--- Data shown ---

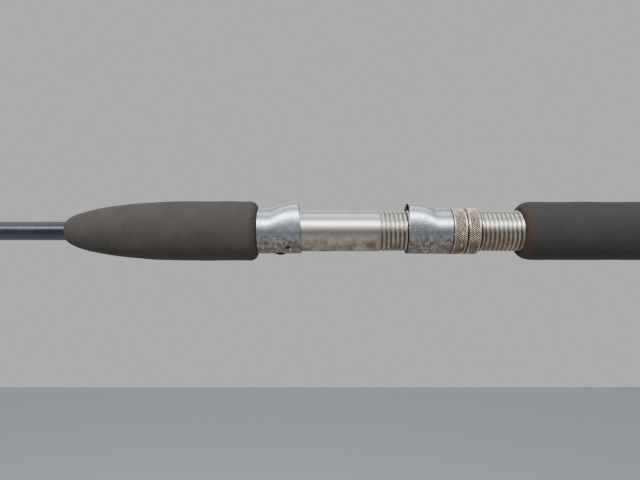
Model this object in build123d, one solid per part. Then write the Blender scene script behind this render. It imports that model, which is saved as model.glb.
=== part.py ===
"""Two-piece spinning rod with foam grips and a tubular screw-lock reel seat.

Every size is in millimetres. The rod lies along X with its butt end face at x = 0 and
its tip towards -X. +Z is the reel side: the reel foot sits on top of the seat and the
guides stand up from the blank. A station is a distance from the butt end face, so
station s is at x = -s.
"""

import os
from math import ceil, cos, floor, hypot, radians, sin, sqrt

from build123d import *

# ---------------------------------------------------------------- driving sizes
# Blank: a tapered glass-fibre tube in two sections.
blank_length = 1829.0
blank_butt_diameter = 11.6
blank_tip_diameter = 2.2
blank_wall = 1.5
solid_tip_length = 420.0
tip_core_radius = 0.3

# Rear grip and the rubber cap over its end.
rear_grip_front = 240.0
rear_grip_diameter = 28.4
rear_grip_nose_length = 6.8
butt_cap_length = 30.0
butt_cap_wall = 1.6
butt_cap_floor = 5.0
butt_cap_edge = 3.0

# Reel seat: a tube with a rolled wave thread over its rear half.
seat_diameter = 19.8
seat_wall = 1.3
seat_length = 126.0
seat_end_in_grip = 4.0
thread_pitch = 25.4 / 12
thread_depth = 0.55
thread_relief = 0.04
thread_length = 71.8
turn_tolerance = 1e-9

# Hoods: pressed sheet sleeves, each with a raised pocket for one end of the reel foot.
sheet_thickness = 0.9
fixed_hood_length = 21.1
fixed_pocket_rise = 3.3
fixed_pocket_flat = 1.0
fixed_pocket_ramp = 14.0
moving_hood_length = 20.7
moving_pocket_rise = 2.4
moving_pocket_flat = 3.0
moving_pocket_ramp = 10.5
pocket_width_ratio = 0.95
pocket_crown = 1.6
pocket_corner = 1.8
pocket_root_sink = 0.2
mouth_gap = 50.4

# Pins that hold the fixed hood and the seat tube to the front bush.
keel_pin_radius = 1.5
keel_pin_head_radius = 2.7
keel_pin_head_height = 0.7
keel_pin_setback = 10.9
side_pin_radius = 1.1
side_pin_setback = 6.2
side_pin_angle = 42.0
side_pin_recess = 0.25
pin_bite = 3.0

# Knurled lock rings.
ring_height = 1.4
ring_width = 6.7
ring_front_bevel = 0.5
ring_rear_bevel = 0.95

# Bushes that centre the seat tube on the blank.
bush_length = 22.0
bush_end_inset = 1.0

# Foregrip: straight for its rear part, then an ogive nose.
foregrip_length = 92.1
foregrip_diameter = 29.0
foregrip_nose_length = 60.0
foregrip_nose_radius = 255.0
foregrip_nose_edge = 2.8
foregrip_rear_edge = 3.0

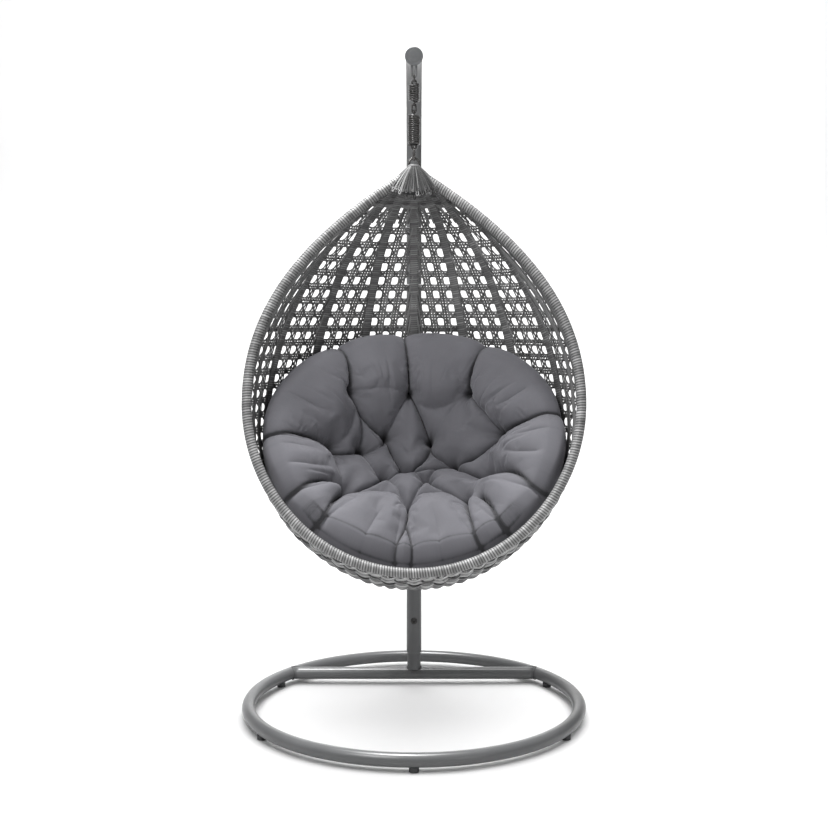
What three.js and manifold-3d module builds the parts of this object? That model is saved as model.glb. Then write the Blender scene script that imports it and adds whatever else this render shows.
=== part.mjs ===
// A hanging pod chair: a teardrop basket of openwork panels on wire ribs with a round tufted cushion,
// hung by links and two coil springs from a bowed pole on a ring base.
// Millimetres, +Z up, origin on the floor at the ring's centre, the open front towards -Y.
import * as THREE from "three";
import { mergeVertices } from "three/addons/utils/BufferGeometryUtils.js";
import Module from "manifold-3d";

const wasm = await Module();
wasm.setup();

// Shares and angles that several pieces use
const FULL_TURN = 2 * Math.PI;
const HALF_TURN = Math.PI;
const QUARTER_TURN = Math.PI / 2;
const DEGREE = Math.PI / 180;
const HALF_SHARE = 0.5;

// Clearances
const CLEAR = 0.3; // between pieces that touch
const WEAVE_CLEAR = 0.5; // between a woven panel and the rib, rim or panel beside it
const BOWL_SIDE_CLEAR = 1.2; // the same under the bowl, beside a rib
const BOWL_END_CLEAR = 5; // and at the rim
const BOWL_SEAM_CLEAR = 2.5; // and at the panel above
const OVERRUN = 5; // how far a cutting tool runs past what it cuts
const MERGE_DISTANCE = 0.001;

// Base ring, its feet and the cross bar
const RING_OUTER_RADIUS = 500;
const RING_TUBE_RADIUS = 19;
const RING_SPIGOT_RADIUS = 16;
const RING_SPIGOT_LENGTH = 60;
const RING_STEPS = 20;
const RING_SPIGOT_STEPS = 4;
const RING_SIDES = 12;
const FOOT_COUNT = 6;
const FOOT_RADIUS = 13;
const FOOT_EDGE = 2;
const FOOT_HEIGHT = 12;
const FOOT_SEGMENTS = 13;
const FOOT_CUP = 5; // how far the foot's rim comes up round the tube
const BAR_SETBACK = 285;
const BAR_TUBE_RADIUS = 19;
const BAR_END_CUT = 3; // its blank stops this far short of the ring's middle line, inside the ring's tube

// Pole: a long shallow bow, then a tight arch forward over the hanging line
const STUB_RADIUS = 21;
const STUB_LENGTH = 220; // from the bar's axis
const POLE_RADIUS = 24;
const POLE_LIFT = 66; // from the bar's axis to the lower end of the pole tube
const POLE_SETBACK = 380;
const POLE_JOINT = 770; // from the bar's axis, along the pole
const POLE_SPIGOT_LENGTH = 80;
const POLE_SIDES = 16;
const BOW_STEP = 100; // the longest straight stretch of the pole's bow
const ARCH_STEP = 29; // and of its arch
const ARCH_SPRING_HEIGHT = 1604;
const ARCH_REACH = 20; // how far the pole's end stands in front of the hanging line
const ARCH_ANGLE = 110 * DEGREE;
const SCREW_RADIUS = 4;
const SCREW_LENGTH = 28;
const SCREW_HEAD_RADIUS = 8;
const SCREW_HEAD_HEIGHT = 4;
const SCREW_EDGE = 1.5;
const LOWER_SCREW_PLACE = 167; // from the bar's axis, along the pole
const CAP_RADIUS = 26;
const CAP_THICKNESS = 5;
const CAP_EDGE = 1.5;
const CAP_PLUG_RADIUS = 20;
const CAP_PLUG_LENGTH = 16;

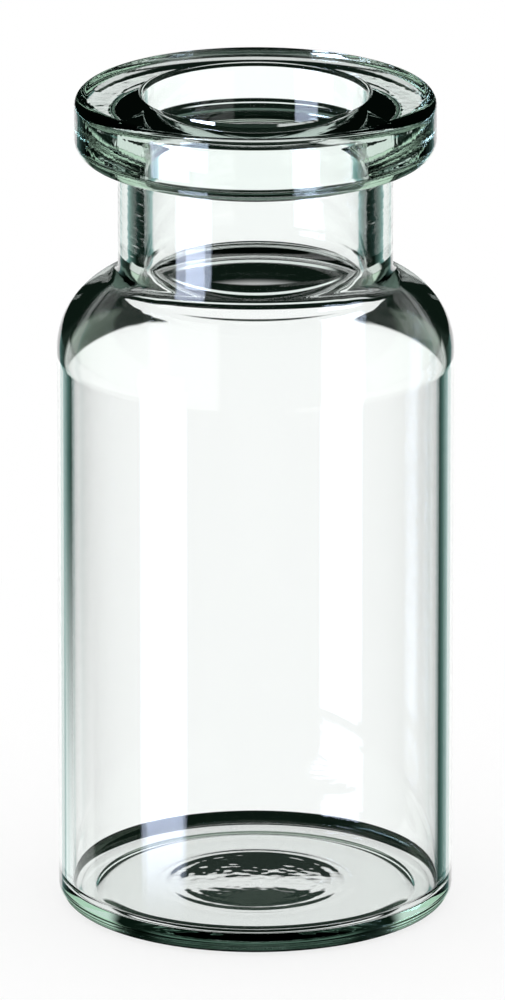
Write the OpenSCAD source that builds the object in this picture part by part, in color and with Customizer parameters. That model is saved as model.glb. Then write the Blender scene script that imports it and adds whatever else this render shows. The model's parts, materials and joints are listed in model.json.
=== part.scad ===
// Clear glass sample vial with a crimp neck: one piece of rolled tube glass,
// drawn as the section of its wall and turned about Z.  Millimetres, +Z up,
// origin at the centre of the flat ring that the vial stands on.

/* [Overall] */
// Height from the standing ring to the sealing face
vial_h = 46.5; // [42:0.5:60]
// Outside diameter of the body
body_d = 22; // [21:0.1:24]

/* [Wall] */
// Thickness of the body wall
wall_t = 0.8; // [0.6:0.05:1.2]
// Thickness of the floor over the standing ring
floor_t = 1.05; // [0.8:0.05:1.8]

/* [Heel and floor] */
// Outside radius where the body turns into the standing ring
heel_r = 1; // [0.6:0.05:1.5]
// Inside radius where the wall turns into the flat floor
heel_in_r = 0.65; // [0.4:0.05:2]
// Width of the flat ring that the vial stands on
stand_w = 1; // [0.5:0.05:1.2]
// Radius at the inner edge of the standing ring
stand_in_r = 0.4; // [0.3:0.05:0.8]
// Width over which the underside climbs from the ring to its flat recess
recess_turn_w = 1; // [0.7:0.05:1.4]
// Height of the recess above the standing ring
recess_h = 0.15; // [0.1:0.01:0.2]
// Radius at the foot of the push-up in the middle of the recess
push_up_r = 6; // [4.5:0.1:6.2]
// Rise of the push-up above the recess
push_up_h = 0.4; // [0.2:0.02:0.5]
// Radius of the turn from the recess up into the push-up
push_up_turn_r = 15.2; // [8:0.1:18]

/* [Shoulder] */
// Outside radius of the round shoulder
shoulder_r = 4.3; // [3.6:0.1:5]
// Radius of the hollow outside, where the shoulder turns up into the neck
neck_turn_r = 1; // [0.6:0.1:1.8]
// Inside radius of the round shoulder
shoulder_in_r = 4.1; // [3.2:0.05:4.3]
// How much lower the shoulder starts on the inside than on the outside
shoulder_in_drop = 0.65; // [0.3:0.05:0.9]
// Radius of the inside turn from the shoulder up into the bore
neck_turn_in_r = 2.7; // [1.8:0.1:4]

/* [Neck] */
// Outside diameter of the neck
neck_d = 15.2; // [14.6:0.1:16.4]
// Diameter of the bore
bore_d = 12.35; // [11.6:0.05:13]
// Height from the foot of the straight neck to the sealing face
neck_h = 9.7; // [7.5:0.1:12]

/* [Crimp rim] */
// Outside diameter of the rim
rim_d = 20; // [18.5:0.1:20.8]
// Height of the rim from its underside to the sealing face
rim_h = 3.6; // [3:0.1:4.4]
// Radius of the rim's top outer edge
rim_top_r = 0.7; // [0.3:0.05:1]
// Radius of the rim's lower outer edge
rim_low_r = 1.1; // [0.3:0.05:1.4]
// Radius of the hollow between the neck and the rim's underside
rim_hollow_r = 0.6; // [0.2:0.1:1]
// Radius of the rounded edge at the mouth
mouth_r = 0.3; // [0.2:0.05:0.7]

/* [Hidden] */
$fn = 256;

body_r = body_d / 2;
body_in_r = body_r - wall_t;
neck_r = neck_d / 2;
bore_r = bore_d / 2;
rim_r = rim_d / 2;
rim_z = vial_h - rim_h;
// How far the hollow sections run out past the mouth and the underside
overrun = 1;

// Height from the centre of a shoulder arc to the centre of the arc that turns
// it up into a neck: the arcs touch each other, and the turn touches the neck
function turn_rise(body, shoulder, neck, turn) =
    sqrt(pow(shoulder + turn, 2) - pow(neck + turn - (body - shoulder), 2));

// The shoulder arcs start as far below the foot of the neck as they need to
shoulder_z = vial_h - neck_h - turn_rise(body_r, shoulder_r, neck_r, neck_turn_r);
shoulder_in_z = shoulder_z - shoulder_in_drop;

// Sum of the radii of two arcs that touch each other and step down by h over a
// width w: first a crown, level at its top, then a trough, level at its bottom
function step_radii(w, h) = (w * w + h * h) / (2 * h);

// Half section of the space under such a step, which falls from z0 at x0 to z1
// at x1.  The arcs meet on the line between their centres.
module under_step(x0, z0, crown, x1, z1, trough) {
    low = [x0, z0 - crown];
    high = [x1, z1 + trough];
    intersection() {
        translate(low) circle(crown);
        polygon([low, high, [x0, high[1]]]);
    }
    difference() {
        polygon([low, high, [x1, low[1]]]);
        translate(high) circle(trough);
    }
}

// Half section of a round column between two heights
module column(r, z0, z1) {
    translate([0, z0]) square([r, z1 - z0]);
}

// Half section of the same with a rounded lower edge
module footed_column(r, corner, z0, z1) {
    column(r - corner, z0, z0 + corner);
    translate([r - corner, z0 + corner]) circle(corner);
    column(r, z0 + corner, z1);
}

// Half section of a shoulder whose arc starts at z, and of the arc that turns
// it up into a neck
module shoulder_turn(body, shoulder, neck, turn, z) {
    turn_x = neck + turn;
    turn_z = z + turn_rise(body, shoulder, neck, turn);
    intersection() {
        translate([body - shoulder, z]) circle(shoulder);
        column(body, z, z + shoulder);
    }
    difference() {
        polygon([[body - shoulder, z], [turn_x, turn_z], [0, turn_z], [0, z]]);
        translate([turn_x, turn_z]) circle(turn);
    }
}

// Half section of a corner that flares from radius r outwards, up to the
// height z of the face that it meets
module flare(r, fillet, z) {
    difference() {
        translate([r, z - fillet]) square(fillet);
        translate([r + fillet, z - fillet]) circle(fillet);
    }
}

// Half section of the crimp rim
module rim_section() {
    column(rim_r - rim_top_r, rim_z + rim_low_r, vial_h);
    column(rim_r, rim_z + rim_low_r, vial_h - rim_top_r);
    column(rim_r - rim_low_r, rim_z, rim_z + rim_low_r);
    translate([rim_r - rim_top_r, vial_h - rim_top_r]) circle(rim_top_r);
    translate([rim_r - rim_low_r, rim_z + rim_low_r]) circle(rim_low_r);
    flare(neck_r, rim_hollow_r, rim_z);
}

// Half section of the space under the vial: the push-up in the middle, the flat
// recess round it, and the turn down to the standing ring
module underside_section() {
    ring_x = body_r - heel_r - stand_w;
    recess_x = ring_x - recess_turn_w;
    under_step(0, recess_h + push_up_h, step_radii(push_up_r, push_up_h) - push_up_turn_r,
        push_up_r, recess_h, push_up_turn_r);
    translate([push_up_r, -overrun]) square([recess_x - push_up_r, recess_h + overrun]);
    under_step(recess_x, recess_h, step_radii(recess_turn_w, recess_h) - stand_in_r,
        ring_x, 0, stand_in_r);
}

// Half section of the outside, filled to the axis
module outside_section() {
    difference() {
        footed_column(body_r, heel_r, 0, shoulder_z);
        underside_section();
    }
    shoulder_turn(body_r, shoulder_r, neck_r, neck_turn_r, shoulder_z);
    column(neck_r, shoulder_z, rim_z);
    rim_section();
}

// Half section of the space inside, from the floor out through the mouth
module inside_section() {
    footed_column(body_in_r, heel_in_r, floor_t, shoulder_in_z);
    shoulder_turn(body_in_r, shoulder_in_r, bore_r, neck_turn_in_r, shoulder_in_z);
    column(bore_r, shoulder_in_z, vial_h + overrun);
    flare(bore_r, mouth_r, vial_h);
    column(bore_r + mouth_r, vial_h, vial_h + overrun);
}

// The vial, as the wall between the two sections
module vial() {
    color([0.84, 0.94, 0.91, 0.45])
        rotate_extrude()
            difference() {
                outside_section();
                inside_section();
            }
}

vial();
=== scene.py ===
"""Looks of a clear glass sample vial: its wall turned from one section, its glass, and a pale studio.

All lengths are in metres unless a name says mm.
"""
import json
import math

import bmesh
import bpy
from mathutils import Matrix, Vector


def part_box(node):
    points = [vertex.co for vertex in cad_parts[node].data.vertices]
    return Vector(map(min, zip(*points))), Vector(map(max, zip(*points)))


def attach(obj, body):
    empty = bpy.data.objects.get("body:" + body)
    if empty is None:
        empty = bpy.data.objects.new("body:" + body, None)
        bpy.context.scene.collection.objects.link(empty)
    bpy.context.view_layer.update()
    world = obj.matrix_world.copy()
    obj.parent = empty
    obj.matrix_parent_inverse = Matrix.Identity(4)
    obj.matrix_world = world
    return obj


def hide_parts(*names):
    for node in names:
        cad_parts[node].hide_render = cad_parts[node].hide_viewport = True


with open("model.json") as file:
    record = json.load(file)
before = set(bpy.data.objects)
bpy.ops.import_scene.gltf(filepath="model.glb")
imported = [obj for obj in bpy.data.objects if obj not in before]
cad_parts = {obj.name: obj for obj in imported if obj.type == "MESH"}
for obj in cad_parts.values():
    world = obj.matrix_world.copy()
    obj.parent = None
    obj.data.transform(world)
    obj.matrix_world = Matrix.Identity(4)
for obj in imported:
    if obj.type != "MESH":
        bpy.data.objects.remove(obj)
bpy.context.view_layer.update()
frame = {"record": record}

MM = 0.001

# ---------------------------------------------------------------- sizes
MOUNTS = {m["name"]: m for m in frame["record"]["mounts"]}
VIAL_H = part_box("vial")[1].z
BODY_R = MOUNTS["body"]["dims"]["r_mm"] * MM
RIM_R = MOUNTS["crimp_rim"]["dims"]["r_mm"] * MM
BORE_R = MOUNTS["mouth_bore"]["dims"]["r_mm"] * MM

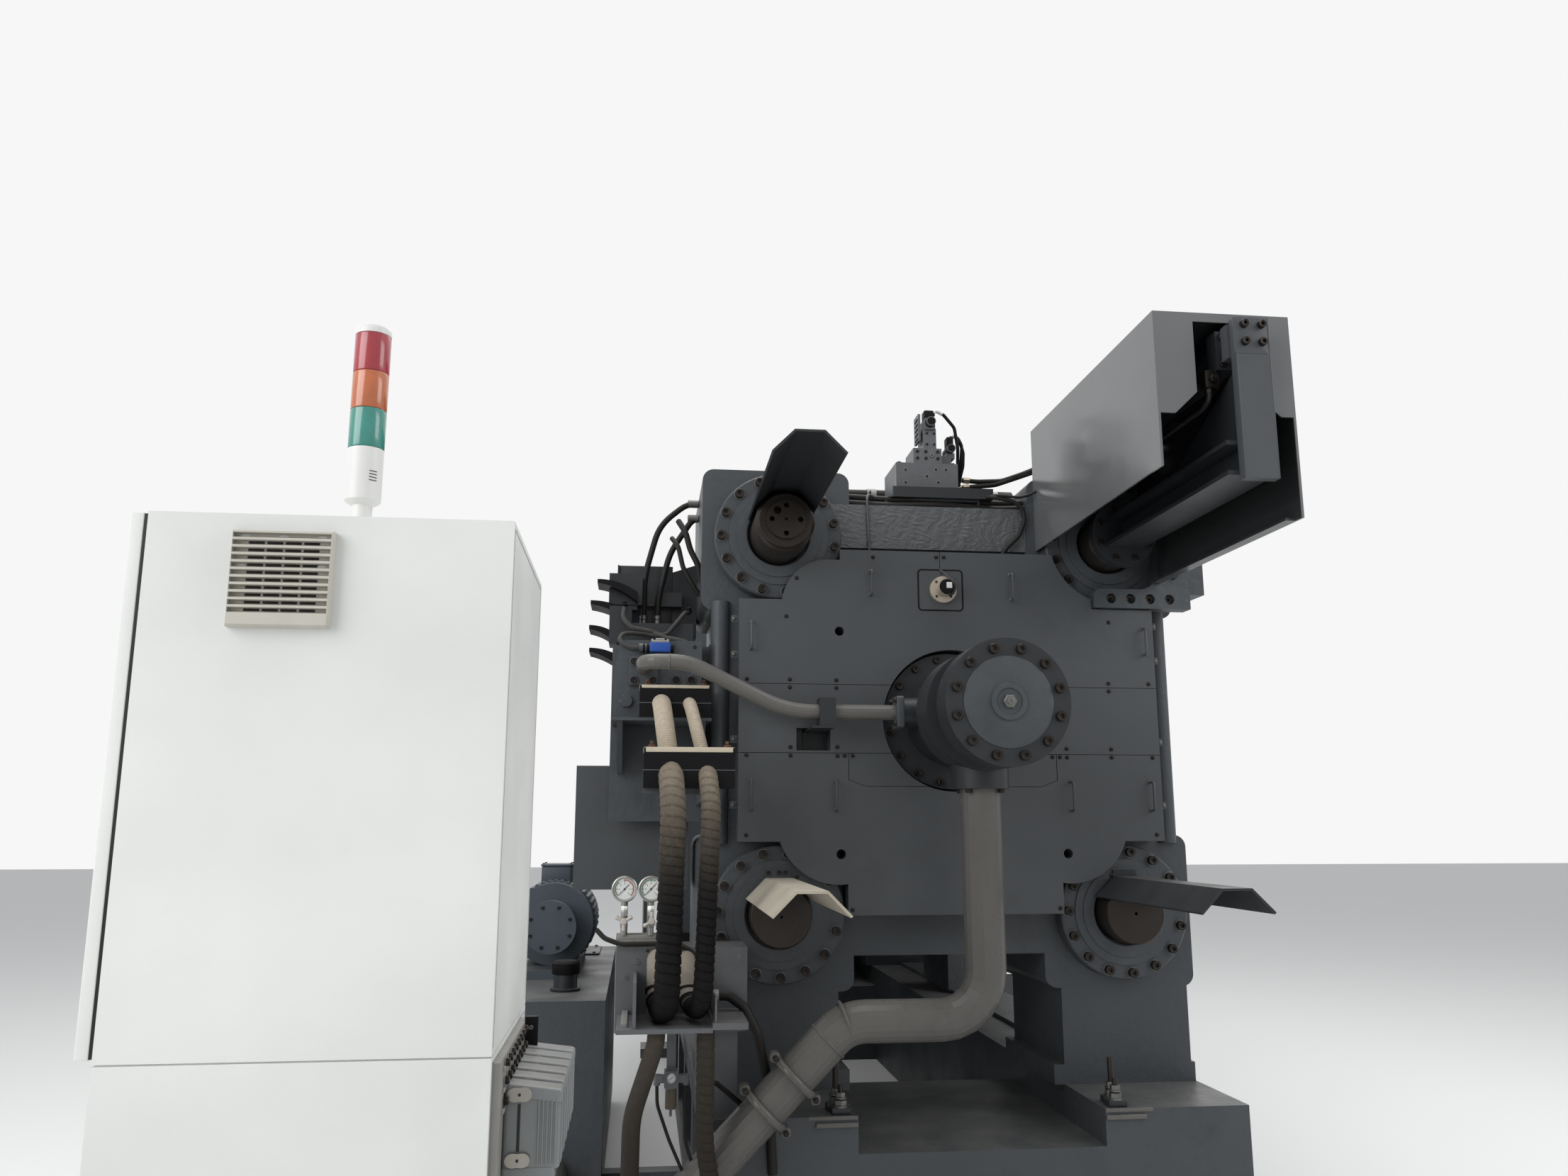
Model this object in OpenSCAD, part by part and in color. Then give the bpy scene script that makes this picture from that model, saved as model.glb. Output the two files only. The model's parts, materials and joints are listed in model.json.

---

Exercise objective
Among the entries above, locate the lines containing "the two sections" and "obj.matrix_parent_inverse = Matrix.Identity(4)", and transcribe exactly those two lines and all lines between.

The reply
// The vial, as the wall between the two sections
module vial() {
    color([0.84, 0.94, 0.91, 0.45])
        rotate_extrude()
            difference() {
                outside_section();
                inside_section();
            }
}

vial();
=== scene.py ===
"""Looks of a clear glass sample vial: its wall turned from one section, its glass, and a pale studio.

All lengths are in metres unless a name says mm.
"""
import json
import math

import bmesh
import bpy
from mathutils import Matrix, Vector


def part_box(node):
    points = [vertex.co for vertex in cad_parts[node].data.vertices]
    return Vector(map(min, zip(*points))), Vector(map(max, zip(*points)))


def attach(obj, body):
    empty = bpy.data.objects.get("body:" + body)
    if empty is None:
        empty = bpy.data.objects.new("body:" + body, None)
        bpy.context.scene.collection.objects.link(empty)
    bpy.context.view_layer.update()
    world = obj.matrix_world.copy()
    obj.parent = empty
    obj.matrix_parent_inverse = Matrix.Identity(4)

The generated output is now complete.